I found in all cases it was (sometimes much) faster to split it into 16x1 loops which operate on 16 data items, and then have a single thread complete the partial sums.

And finally the one case where it seemed to have traction - calculating an integral image where every pixel has it's value added to every pixel to the right/below it - did seem faster than another implementation I had. But that initial implementation was before I had discovered other performance improvements so I suspect I could probably do better if i had another go. To satisfy my curiosity I just tried implementing part of it using a looping implementation and with little effort managed to beat or at least equal the prefix-sum version.

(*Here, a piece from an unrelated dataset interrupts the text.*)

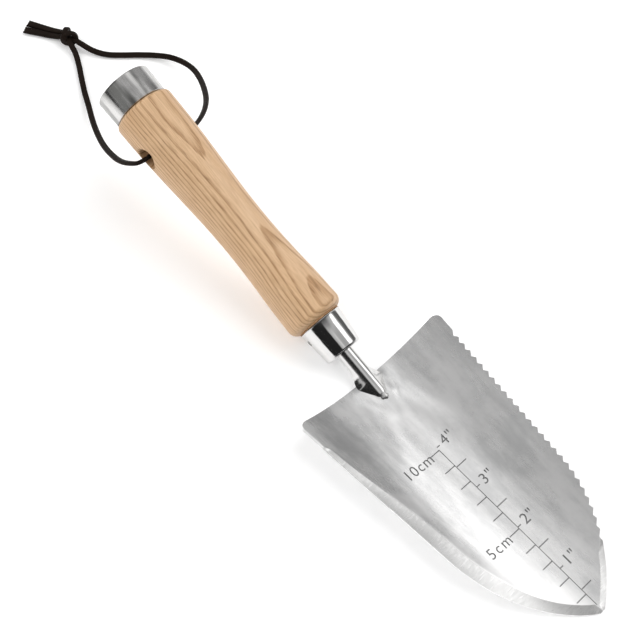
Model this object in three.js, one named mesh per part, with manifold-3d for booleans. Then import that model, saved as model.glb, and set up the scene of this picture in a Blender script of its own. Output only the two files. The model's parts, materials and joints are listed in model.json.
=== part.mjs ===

Incidentally both require splitting the problem into smaller parts and then a final step to 'fix' the integral image - for the parallel prefix sum version you run out of local store or threads, and in both cases you need the parallelism to help improve the GPU efficiency.

## Further Thoughts 14/9/11

Since writing this a lot more water has flowed under the bridge and I have a few more thoughts to add.

Having a smaller rather than larger work-size is important as I alluded to above: but larger problems can be made smaller by storing intermediate values in registers and then only sharing the work to reduce a smaller-multiple of the dataset. e.g. storing 4 registers locally allows 4x as much data to be 'processed' using the same amount of shared-work (and shared memory too) - which is the expensive stuff.

Since I was sticking to spec I have never tried removing the barriers and relying on the hardware's behaviour. So I don't know how much difference this makes: the technique in the paragraph above is even more useful then, if you can reduce the problem to the 64 elements required to benefit from the hardware characteristics.

The Integral Image code in socles uses these techniques, and in this case the parallel prefix sum was a (small) win. And IMHO is a fairly tight bit of code.